Does this mean that a political leader is a magician or a charlatan? Do they pretend not to have what they in fact do possess – transience and insubstantiality as a function of blind historical and dynamical forces which just happened to percolate this one particular hominid through the ranks of stratified hierarchy into ascendancy and leadership? Or do they pretend to have what they do not – inevitability, moral and social or economic certainty?
The deeply and eternally turbulent, contested information spaces of political life reveals (at least) two primary revelations:
1) Those who ascend to power are generally those who by wit or by luck learn to successfully navigate the complex information-processing systems of power and influence associated with political systems and through this – they are successful precisely and directly as a function of the extent to which their actions and assertions of national caretaking or wilful manipulation serve to recursively regenerate the political information-processing system itself, above and beyond their individual or asserted national and Global aspirations; and,
2) The degree of insecurity manifest in or as political and (let’s be brutally honest) geostrategic posturing is a direct measure of the insubstantiality of a position.
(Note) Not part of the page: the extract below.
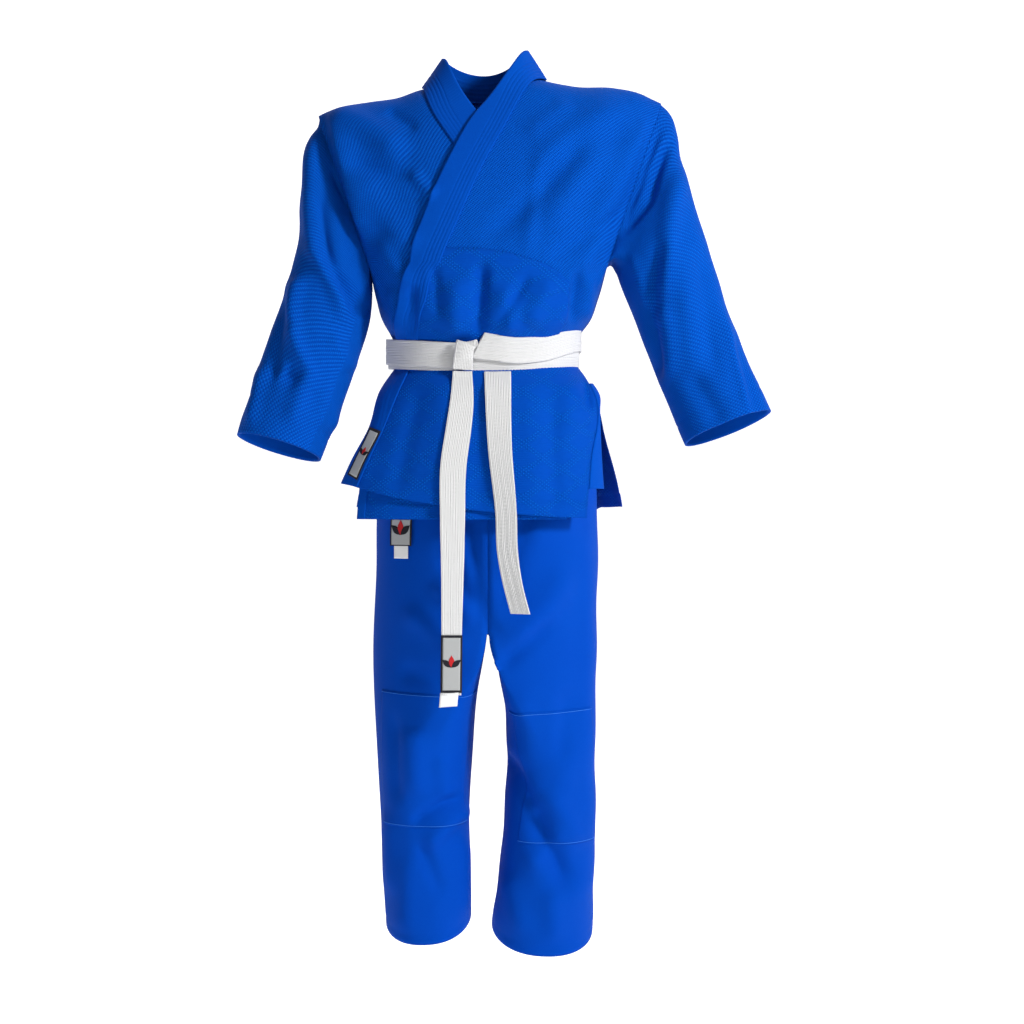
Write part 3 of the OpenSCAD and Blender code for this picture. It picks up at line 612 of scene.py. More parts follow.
def collar():
    """The collar behind the neck, from one lapel's top to the other: half an oval that dips at the nape."""
    across, turn = grid(30, 90)
    left, right = (lapel_sheet(top, np.ones((2, 30)), grid(2, 30)[1])[0] for top in (True, False))
    angle = np.radians(90 + 180 * turn)
    side = np.sin(angle)
    x = np.where(side > 0, left[:, 0][:, None] * side, right[:, 0][:, None] * -side)
    back = -np.cos(angle)
    share = (1 + side) / 2
    y = mix(56, 47, across) * back + mix(right[:, 1][:, None], left[:, 1][:, None], share) * np.abs(side)
    z = mix(right[:, 2][:, None], left[:, 2][:, None], share) - 27 * back**2
    rows = sum(bell(across * 40 - a, 1.0) for a in STITCH_ROWS)
    band = push(stack(x, y, z), (0, 0, 20), -0.5 * rows)
    sewn("collar_band", [band], band_blue, "lapel_cloth", BAND - 0.4, "jacket", ["collar_neck", "collar_core"],
         uv_rule=ring_map, centre=(0, 0, 20), rests=["shoulder_yoke"])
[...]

All political systems are expansive as a function of autonomously self-propagating dynamical processes endemic in matter and biology but the degree to which competition becomes biases towards saber-rattling and conflict indicates the extent to which aggression is rounded upon political fear, itself based much less in the actual facts than it is in a profoundly self-interested psychological myopia that – being perhaps quite native to brains and minds – drags us all along for the roller-coaster ride and recurring catastrophes of human history.
A key reason that political (and cultural) narratives are rarely sufficiently questioned or analysed to a point of doubting their sum and aggregate validity is that the unhappiness and uncertainty we all find ourselves inhabiting has a tendency to recreate itself, without direction and through us. We just assume that the facts we encounter are quite normative and necessary, despite the fact that they are not. We are all living inside effective fictions as though optical illusions of necessity which we can not escape. Political leaders, equally trapped by the myths they make can only ever and also just go along with this accelerating, evolving game of human sociotechnical and political confusion. The thing we neither hide nor possess is that this is a game that plays itself through us much more than we exist through it and for this reason alone, we can expect the great banners of ideological incompetency to continue waving above our heads and leading us all – in part and in whole – into utterly stupid collective actions, assertions and conclusions.